In a September 24, 2013 ruling, the New Jersey Supreme Court addressed whether liability insurers covering a long-tail environmental contamination loss may seek contribution from the New Jersey Property-Liability Insurance Guaranty Association (“NJPLIGA”) for the Carter-Wallace shares of insolvent insurers. Perhaps most important to insureds, the court rejected the position that the insured bears the burden of the insolvent insurer’s Carter-Wallace allocated payment obligation to the extent NJPLIGA was not required to pay. Instead, the payment burden rests solely with solvent insurers on the risk.
Farmers Mutual Fire Insurance Co. v. New Jersey Property-Liability Insurance Guaranty Assoc. involved two insurers (Farmers Mutual and Newark Insurance Co.) that insured properties that suffered soil and groundwater contamination caused by underground storage tank leaks. Farmers Mutual paid all of the remediation costs and, after Newark was deemed insolvent in 2007, sued NJPLIGA for contribution seeking to recover Newark’s Carter-Wallace share of the remediation costs.
The Guaranty Association asserted that the NJPLIGA Act required exhaustion of all available solvent coverage before it had any payment obligation, and because the Farmers Mutual policies were not exhausted, Farmers Mutual had no right of contribution against the Guaranty Association for the policies issued by Newark, an insolvent insurer. The court found that the NJPLIGA Act, specifically N.J.S.A. 17:30A-5, requires that if one insurer on the risk is insolvent in a continuous-trigger case, then the limits of the policies issued by solvent insurers in any other years must first be exhausted before the Guaranty Association is obligated to pay statutory benefits. The court held that, Owens-Illinois, Carter-Wallace, and their progeny’s allocation methodology scheme do not take precedence over the Act’s statutory requirements.
At amicus curiae insurer’s behest, the New Jersey Supreme Court addressed an insured’s payment obligation to receive statutory benefits from the Guaranty Association, as follows:
In addition, we do not accept amicus curiae Zurich’s position that, for the years in which the Guaranty Association is standing in the place of an insolvent carrier in a long-tail environmental contamination case, the insured—not the solvent insurer—is compelled to make payments under the Owens-Illinois allocation scheme before accessing statutory benefits under the PLIGA Act. That interpretation of N.J.S.A. 17:30A-5 would turn the PLIGA Act on its head. The PLIGA Act created the Guaranty Association as a means of providing benefits to insureds who, through no fault of their own, have lost coverage due to the insolvency of their carriers. N.J.S.A. 17:30A-4 directs us to “liberally construe” the Act to achieve its purposes. One of those purposes is “to minimize financial loss to claimants or policyholders because of the insolvency of an insurer.” N.J.S.A. 17:30A-2. That aim would be defeated by making the insured bear the loss for the carrier’s insolvency before the insured received any statutory benefits from the Guaranty Association.

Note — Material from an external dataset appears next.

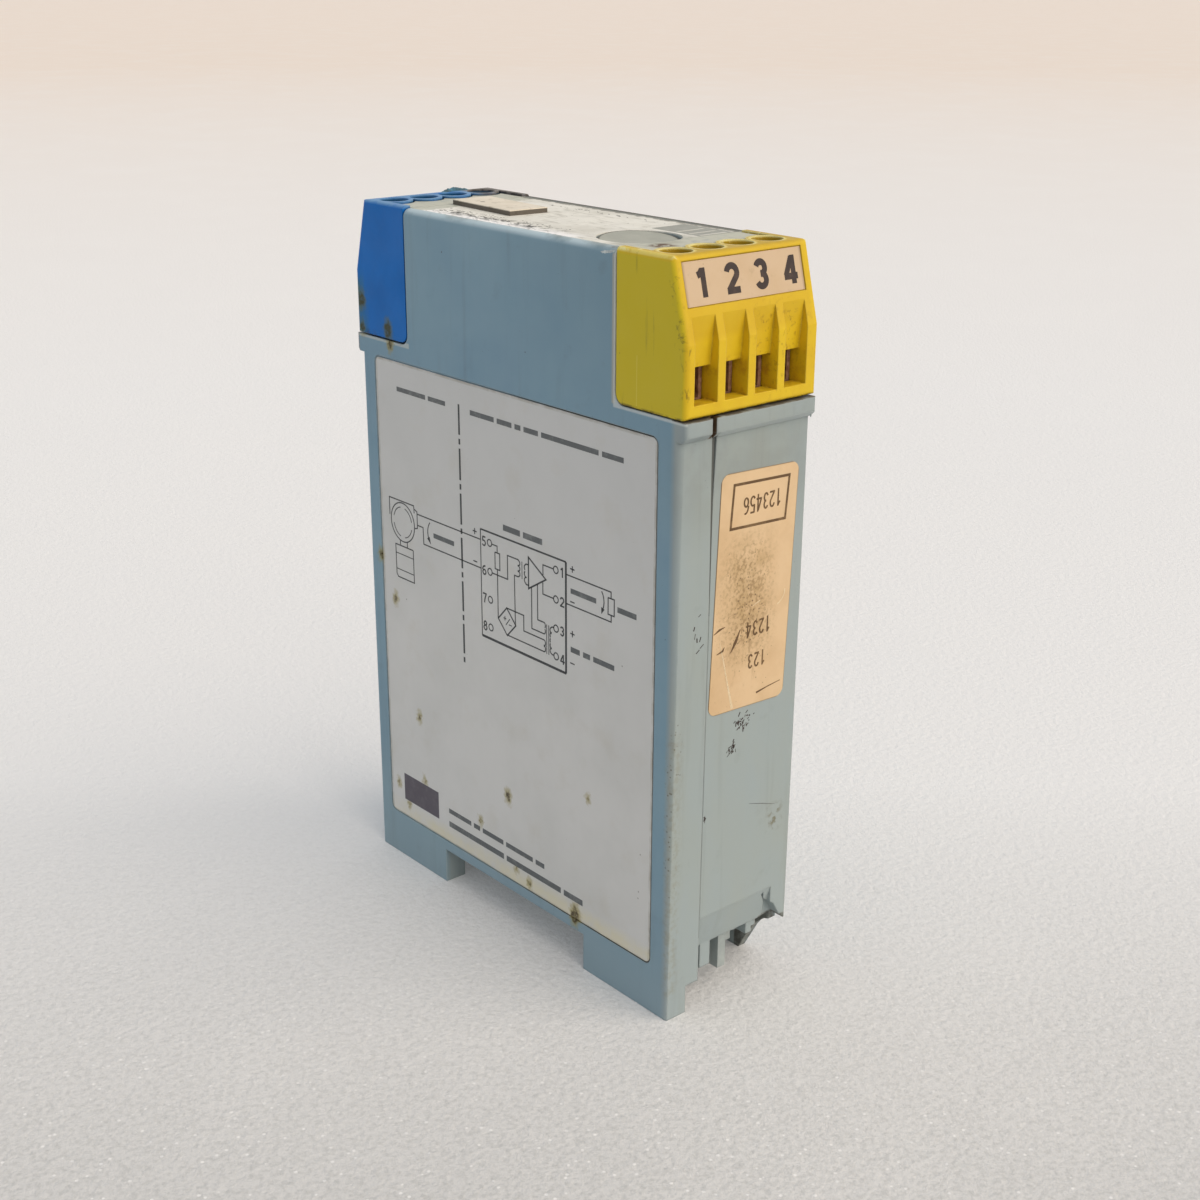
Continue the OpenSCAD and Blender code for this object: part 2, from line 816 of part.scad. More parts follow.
module contact_tag(i) {
    y = pole_y[i];
    z = tag_foot_z[i];
    board_face = y < board_shift ? board_y0 : board_y1;
    edge = y < board_shift ? y - tag_w / 2 : y + tag_w / 2;
    box([tag_leg_x, y - tag_tongue_w / 2, tag_z], [cage_x1 - 0.3, y + tag_tongue_w / 2, tag_z + tag_t]);
    box([tag_leg_x, y - tag_w / 2, z], [tag_leg_x + tag_t, y + tag_w / 2, tag_z + tag_t]);
    box([tag_leg_x, min(edge, board_face), z], [tag_leg_x + tag_t, max(edge, board_face), z + 1.5]);
}

module contact_tags() {
    for (i = [0:3]) contact_tag(i);
}

module blue_contact_tags() {
    color(brass_colour) lifted() contact_tags();
}

module yellow_contact_tags() {
    color(brass_colour) contact_tags();
}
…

In other words, the insured is not obligated to pay the insolvent insurer’s allocated payment obligation before receiving statutory benefits from the Guaranty Association. Accordingly, solvent insurers on the risk in a continuous-trigger case under New Jersey law cannot look to the Guaranty Association or the insured to pay the Carter-Wallace shares allocated to an insolvent insurer. The burden of paying insolvencies shifts squarely on solvent insurers.